The real ranting and raving and raillery—Yours Truly—comes at 30:45. I start by giving a textbook example of tongue tied. And I go downhill from there. I do give a shout-out to the National Association of Scholar’s sustainability report, which is worth reading.

It was Noon’s questions that gave me the idea of defining sustainability, incidentally, which I did in that piece for Crisis.

The last interviewee is Heartland’s Sterling Burnett (at 45:45) who gives an overview of Heartland’s counter conference.

Incidentally, another Catholic “environmental” conference is taking place as I type this. Caritas, an official umbrella charity group, is meeting in Rome.

During the five-day Caritas gathering that opens Tuesday, leaders of Catholic charitable organizations from around the world will focus on growing inequalities as well as the impact of climate change…

Beyond Rodríguez and Gutiérrez, other keynote speakers during the five-day Caritas Internationalis will be Ghana’s Cardinal Peter Turkson, president of the Vatican’s Pontifical Council for Justice and Peace, who helped write a draft of Francis’ environment encyclical; South African Prof. Beverley Haddad, an expert in the intersection of religion and the HIV epidemic; and famed American economist Jeffrey Sachs, a United Nations special advisor.

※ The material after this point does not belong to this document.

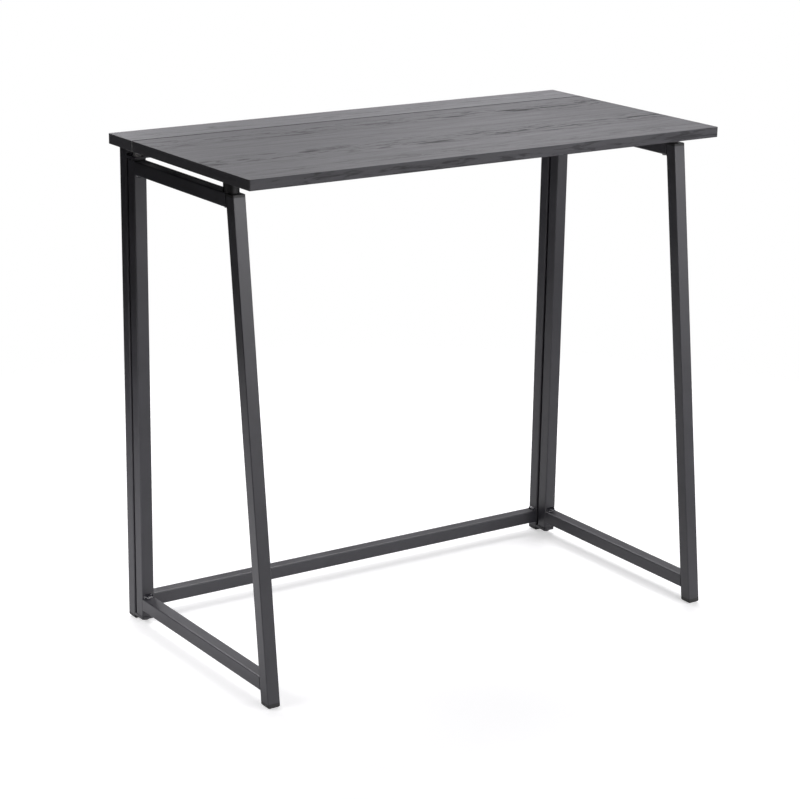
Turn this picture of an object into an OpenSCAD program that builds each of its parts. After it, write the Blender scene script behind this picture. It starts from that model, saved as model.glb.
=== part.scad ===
// Folding desk: a welded rear frame with a fixed rear board, two side frames that fold
// in flat against it, and a front board hinged to the rear one.
// Millimetres. +Z is up, the user sits on the -Y side, the origin is on the floor.

/* [Desktop] */
// Width of the desktop
top_w = 800; // [800:5:1200]
// Depth of the whole desktop, both boards and the seam
top_d = 399; // [350:1:460]
// Height of the desktop's upper face above the floor
desk_h = 739; // [600:1:800]
// Thickness of both boards
board_t = 15; // [12:0.5:20]
// Depth of the fixed rear board
strip_d = 72; // [68:1:110]
// Gap between the two boards
seam_gap = 1.4; // [1:0.1:2]
// Radius of the desktop's corners seen from above
corner_r = 2; // [1:0.5:8]

/* [Frame] */
// How far the desktop stands out past the frame at each side
side_overhang = 10; // [2:1:10]
// How far the desktop stands out behind the rear posts
rear_overhang = 14; // [4:1:30]
// Depth of the base, from the rear posts' back to the front feet
base_d = 414; // [340:1:414]
// Width of the square tube
tube = 20; // [18:0.5:25]
// Outer corner radius of the tube
tube_r = 2; // [1.5:0.1:3]
// Wall of the tube
tube_wall = 1.2; // [0.8:0.1:1.4]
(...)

Jeffrey “Abortion Abortion” Sachs sure does show up a lot at Catholic conferences, eh?

Now what’s interesting (in this same article) we have Cardinal Oscar Rodríguez Maradiaga “blasting” folks who are critical of the Church’s newfound green love. The Cardinal said, “The ideology surrounding environmental issues is too tied to a capitalism that doesn’t want to stop ruining the environment because they don’t want to give up their profits.” Hmm. Not many of those profits are coming my way, so this doesn’t explain why I’m against folks like Sachs.

Also see this: Environmentalists are thrilled that Francis is lending his moral authority to provide an ethical foundation for action to stem climate change.

Categories: Culture, Podcast, Statistics

4 replies »

  1. Among other topics, Marc points out the cynicism of folks like Al Gore who facetiously say they’ll covert to Catholicism because Pope Francis is solid on climate “justice.”

    “covert” — nice subtle touch, that; especially since the derivation is from Anglo-French, past participle of coverir — to cover.

  2. Why does anyone find it surprising that the Church has decided that forceable removal of wealth via politics is easier than getting people to give freely? Of course it is and it seems quite likely this will continue to grow. Be happy we’re not at the point where Christians decided God was not coming back to save them and set out to destroy all their enemies on their own. Religious people can be just as impatient and wrong and lazy as anyone else, as can religious groups. It’s needs to be pointed out that this is bad behaviour, of course, but not surprising.

    What is surprising is the extreme short-sighted view that capitalism is evil. Where do these guys plan on getting donations for their conferences and podcasts if we destroy capitalism? Oh, they are as naive as any progressive and don’t see the little devil horns on those promoting the entire idea. Oh well, perhaps they really do want everyone as poor as North Korea and Haiti? Who knows? Or they’re just totally blinded by envy and jealousy and don’t care? Any way you look at it, it’s very, very bad. (I don’t see the Vatican selling off everything it has and giving it to the poor. When I see that, I will this question if I am just cynical or not. Meantime, it’s wrong and bad.)

  3. FROM the article via the link: “[Pope] Francis has said global warming is “mostly” man-made and that humanity has a moral duty to stop it.”

    If the [alleged] “problem” of global warming is “mostly” due to humanity then isn’t humanity morally culpable to only stop “most” of that warming, not all??

    NOTE: The Pope has implicitly conceded that some of the warming is not due to humanity, then in doing so hasn’t he conceded that that portion of the warming is due to “nature” — God Himself!???

    Yep.

    Given the Pope’s concession to God for causing some of the warming, how can he assert it is up to humanity to counter God’s own handiwork???

    …if God’s direct intervention incurs a moral obligation on humanity to undo God’s own handiwork, the implication of that indicate that at least some of Augustine’s conclusions about the omniscience of God must be wrong.